Adams v. Wheeler

122 Ind. 251 | Ind. | 1890

Mitchell, C. J.'

This is an appeal from a judgment in favor of Wheeler against Adams, for the amount of a debt due the former from the Adams Chilled Plow Company, which debt it is alleged the latter assumed to pay as part of the purchase-price of certain real estate conveyed to him by a trustee of the above-named company. The question for decision arises on the following facts:

In 1882, the company above named, an incorporated body, executed a mortgage on its real estate to secure a loan of $6j000, made to it by Edward R. Wheeler. Subsequently, the corporation, in the process of winding up its business, conveyed and transferred all its real and personal estate to a trustee, who, after due advertisement, sold the property at public auction in March, 1883, to the defendant, Adams, for $2,550, cash in hand. The sale was made subject to the mortgage, in the presence of the mortgagee, but the purchaser never agreed to assume or pay the mortgage debt. It is alleged that after the sale the trustee caused a deed to be prepared conveying the property to the purchaser, and that the scrivener in preparing the deed, without the knowledge or direction of the trustee, by mistake and inadvertence, inserted a stipulation in the deed to the effect that the grantee assumed and agreed to pay the mortgage debt due to Wheeler. The trustee deposited the deed with the county recorder for record, without otherwise delivering it to the grantee, and without observing the stipulation so written therein, and the purchaser had no knowledge that the deed contained such a stipulation until after this suit was commenced. It is alleged that the sale was not made upon condition that the *253purchaser assume and pay the mortgage debt, and that the defendant never did agree to pay it, and that the stipulation was inserted in the deed by the mutual mistake of the parties thereto. Upon this state of facts the defendant asked that the deed be reformed.

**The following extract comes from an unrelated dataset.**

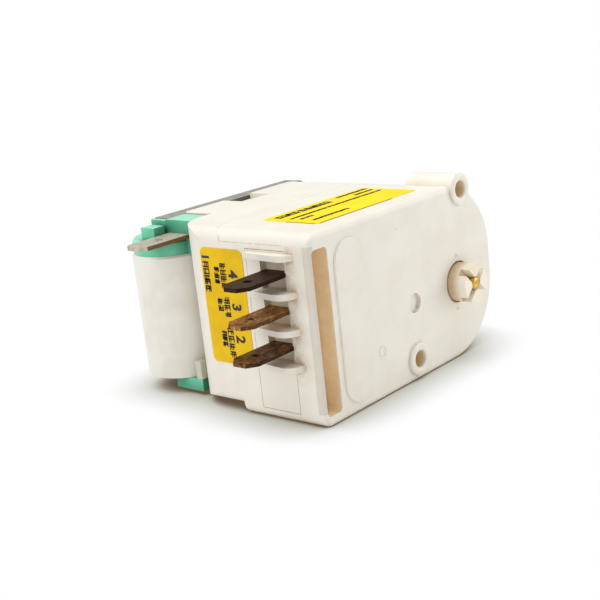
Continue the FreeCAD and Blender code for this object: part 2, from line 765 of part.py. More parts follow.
def make_rotor_shaft():
    return rod(rotor_x, rotor_z, motor_shaft_radius, pinion_front_y, bracket_back_y() + 0.6)


def make_rotor_pinion():
    body = gear(rotor_x, rotor_z, pinion_teeth, 180, pinion_front_y, pinion_rear_y)
    return body.cut(rod(rotor_x, rotor_z, motor_shaft_radius + seat_gap, pinion_front_y - 1, pinion_rear_y + 1))


def make_rear_bearing():
    """Bracket across the back of the plates that carries the rotor's rear end."""
    half = bracket_width / 2
    reach = motor_screw_offset + 3
    front = stack_end_y + bracket_gap
    strap = rounded(rotor_x - half, rotor_x + half, rotor_z - reach, rotor_z + reach, half - 0.1, half - 0.1,
                    front, bracket_back_y())
    feet = [rod(rotor_x, z, half - 0.1, stack_end_y, front)
            for z in (rotor_z - motor_screw_offset, rotor_z + motor_screw_offset)]
    boss = rod(rotor_x, rotor_z, motor_shaft_radius + bearing_wall, stack_end_y + wheel_end_gap, bracket_back_y() + 0.4)
    body = fuse(strap, boss, *feet)
    cuts = [rod(rotor_x, rotor_z, motor_shaft_radius + running_gap, stack_end_y - 1, bracket_back_y() + 1)]
    for z in (rotor_z - motor_screw_offset, rotor_z + motor_screw_offset):
        cuts.append(rod(rotor_x, z, motor_screw_radius + loose_gap, stack_end_y - 1, bracket_back_y() + 1))
    return body.cut(cuts)


def make_stator_screws():
    screws = []
    for z in (rotor_z - motor_screw_offset, rotor_z + motor_screw_offset):
        shank = rod(rotor_x, z, motor_screw_radius, rear_depth - motor_screw_depth + 0.3, bracket_back_y() + 0.5)
        head = rod(rotor_x, z, screw_head_radius, bracket_back_y(), bracket_back_y() + screw_head_height)
        slot = box(rotor_x - 3, rotor_x + 3, bracket_back_y() + screw_head_height - 0.6,
                   bracket_back_y() + screw_head_height + 1, z - 0.3, z + 0.3)
        screws.append(fuse(shank, head).cut(slot))
    return Part.makeCompound(screws)


def make_side_label():
    face = box(-label_thickness, 0, side_label_y, side_label_end_y, side_label_z, side_label_top_z)
    edges = [edge for edge in face.Edges if abs(edge.BoundBox.XLength - label_thickness) < 1e-6]
    return face.makeFillet(side_label_radius, edges)


def make_top_label():
    face = box(top_label_x, top_label_end_x, top_label_y, top_label_end_y, height, height + label_thickness)
    edges = [edge for edge in face.Edges if abs(edge.BoundBox.ZLength - label_thickness) < 1e-6]
    return face.makeFillet(top_label_radius, edges)


def make_pieces():
    pieces = {
        "front_cover": make_front_cover(),
        "rear_case": make_rear_case(),
        "gear_plate": make_gear_plate(),
        "terminal_block": make_terminal_block(),
        "tab_4": make_blade(blade_tops[0]),
        "tab_3": make_blade(blade_tops[1]),
        "tab_2": make_blade(blade_tops[2]),
        "tab_1": make_coil_blade(),
        "upper_leaf": make_upper_leaf(),
        "lower_leaf": make_lower_leaf(),
        "arm_root": make_arm_root(),
        "contact_arm": make_contact_arm(),
        "upper_contact": make_rivet(upper_leaf_z() - contact_head,
                                    upper_leaf_z() + leaf_thickness + contact_head, upper_leaf_z()),
        "lower_contact": make_rivet(lower_leaf_z() - contact_head,
                                    lower_leaf_z() + leaf_thickness + contact_head, lower_leaf_z()),
        "arm_contact": make_rivet(arm_flat_z - contact_head, arm_flat_z + leaf_thickness + contact_head,
                                  arm_flat_z),
        "cam": make_cam(),
        "cam_axle": rod(cam_x, cam_z, axle_radius, -axle_reach, gear_plate_end_y),
        "clutch_washer": make_clutch_washer(),
        "drive_gear": make_drive_gear(),
        "long_axle": rod(idler_d_x, idler_d_z, idler_axle_radius, axle_front_y, axle_end_y),
        "short_axle": rod(idler_e_x, idler_e_z, idler_axle_radius, gear_plate_y, axle_end_y),
        "rotor_shaft": make_rotor_shaft(),
        "rotor_pinion": make_rotor_pinion(),
        "rotor_magnet": make_rotor_magnet(),
        "rear_bearing": make_rear_bearing(),
        "stator_stack": make_stator_stack(),
        "core_bar": make_core_bar(),
        "bobbin": make_bobbin(),
        "coil_winding": make_coil_winding(),
        "coil_sleeve": make_coil_sleeve(),
        "stator_screws": make_stator_screws(),
        "side_label": make_side_label(),
        "top_label": make_top_label(),
    }
    for number, idler in enumerate(make_idlers(), start=1):
        pieces["idler_%d" % number] = idler
    return pieces


def main():
    os.makedirs("parts", exist_ok=True)
    to_origin = vec(-lower_hole_x, boss_rise, -lower_hole_z)
    for name, shape in make_pieces().items():
        shape.translated(to_origin).exportStep("parts/%s.step" % name)


main()
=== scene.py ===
import json
import math
import random

import bmesh
import bpy
from mathutils import Matrix, Vector


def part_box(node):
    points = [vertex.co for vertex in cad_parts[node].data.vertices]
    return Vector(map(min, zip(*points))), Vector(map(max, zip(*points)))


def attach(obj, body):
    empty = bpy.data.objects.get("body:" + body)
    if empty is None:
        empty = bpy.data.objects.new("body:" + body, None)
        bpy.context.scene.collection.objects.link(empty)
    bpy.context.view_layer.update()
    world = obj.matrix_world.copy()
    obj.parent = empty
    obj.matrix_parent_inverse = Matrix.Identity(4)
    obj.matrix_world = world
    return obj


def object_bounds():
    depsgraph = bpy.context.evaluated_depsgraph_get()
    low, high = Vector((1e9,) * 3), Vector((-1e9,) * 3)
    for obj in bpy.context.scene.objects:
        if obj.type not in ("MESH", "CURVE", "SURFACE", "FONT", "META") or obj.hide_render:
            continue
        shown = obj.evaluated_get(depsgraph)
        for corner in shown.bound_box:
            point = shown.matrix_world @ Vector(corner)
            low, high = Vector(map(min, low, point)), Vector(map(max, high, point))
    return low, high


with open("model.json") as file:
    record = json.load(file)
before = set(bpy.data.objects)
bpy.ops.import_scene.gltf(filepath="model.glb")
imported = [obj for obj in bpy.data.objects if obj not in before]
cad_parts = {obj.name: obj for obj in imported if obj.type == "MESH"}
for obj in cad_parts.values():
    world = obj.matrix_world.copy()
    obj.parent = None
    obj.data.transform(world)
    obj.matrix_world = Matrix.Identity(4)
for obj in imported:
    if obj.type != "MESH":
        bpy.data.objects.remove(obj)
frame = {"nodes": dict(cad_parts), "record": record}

cad_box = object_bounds()
random.seed(4)

MM = 0.001
BOSS_RISE = 0.4
INK_LIFT = 0.03 * MM

# Places on the housing, in millimetres from its lower left front corner
SCREW_HOLES = {"lower": (31.6, 4.62), "upper": (50.96, 37.04)}
SHAFT = (48.58, 16.97)
EJECTOR_MARKS = [(48.4, 22.9, 0.5), (43.0, 17.2, 0.5), (47.6, 11.2, 0.5), (19.4, 10.0, 1.2)]
PARTING_Y = 26.7
TONGUE_Z = 36
STACK_Y = 45.5
SEAM_HALF_WIDTH = 0.09

# The bobbin's upright rib beside the sleeve's foot, which is shown pale like the sleeve behind it
RIB_LOW = (3.9, 37.2, 3.72)
RIB_HIGH = (5.7, 39.0, 7.9)

# The camera that took the photograph: sensor width in millimetres, focal length and picture width in pixels
SENSOR = 36
FOCAL_PIXELS = 1124.47
PHOTO_PIXELS = 600

cover_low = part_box("front_cover")[0]


def at(x, y, z):
    """A point given in the housing's millimetres, as a point of the frame."""
    return Vector((cover_low[0] + x * MM, cover_low[1] + (y + BOSS_RISE) * MM, cover_low[2] + z * MM))


def linear(red, green, blue):
    """A colour of 0 to 255 as linear light."""
    def channel(value):
        value = value / 255
        return value / 12.92 if value <= 0.04045 else ((value + 0.055) / 1.055) ** 2.4
    return (channel(red), channel(green), channel(blue), 1.0)


CREAM = linear(238, 234, 222)
CREAM_AGED = linear(234, 228, 214)
# Painted shade: the tan given to the recess's shaded inside
RECESS_SHADE_TAN = linear(250, 230, 196)
# Warm tone for soiling and painted shade in the corners
CORNER_DIRT_AND_SHADE = linear(176, 140, 96)
SPECK = linear(128, 96, 58)
# Painted shade: the tan given to the insides of the screw holes
HOLE_SHADE_TAN = linear(246, 218, 170)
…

Upon the foregoing facts, it is very clear that the court was in error in holding the appellant personally liable, since it is conceded that he never agreed to pay the debt, and that the stipulation, upon which the suit was predicated, was inserted in the deed by the mutual mistake and inadvertence of the parties thereto, the facts alleged present a highly meritorious case for the reformation of the deed.

Upon what principle should a debt of $6,000 be imposed upon the appellant, and made his personal obligation, when it is ad mitted that he merely purchased the property subject to the mortgage, and that there was no agreement between the parties to the deed that he should assume or pay the debt? The difference between the purchaser assuming the payment of the mortgage debt, and simply buying subject to the mortgage, is, that in the one ease he makes himself personally liable, and in the other he assumes no personal liability. Hancock v. Fleming, 103 Ind. 533.

It is a well-established principle of equity jurisprudence, that where through the mutual mistake of the parties, the form of an instrument is such that it does not express the agreement as the parties intended it should, the aid of a court of chancery may be invoked to reform the contract or deed. Keister v. Myers, 115 Ind. 312; Baker v. Pyatt, 108 Ind. 61. Courts of equity would be justly subject to reproach if they could afford no relief in cases like the present.

The mortgagee whose debt has been assumed by the stipulation inserted in the deed, without the knowledge of the parties, through the mistake of the scrivener, can not prevent the reformation by appealing to the doctrine of estoppel. He. has parted with nothing on the faith of the stipulation written in the deed. He loaned his money upon the security of *254the property before the deed was made, and is not, therefore, in the position of an innocent purchaser. His security would be in nowise affected by the correction of the deed. Besides, it plainly appears that he was present when the sale was made and knew that the property was sold subject to the mortgage only, and that the purchaser did not assume the payment of the mortgage debt. What reason can be suggested why he should profit by an inadvertent mistake of the parties to the deed?

Filed Feb. 21, 1890.

Where the rights of innocent purchasers have not intervened, courts of chancery are not slow to relieve parties from terms or conditions in a contract or deed where it appears that such terms or conditions were inserted as the result of a mutual mistake. Monroe v. Skelton, 36 Ind. 302, and cases cited.

An action to reform a written instrument is in the nature of an action for the specific performance of a contract, and, except where the party seeking the reformation is a mere volunteer, or unless the principles of estoppel forbid it, courts of equity have jurisdiction to reform and enforce the contract as it was made by the parties. The conclusion follows that the court erred in sustaining the demurrer to the cross-complaint and to the answers.

The judgment is reversed, with costs.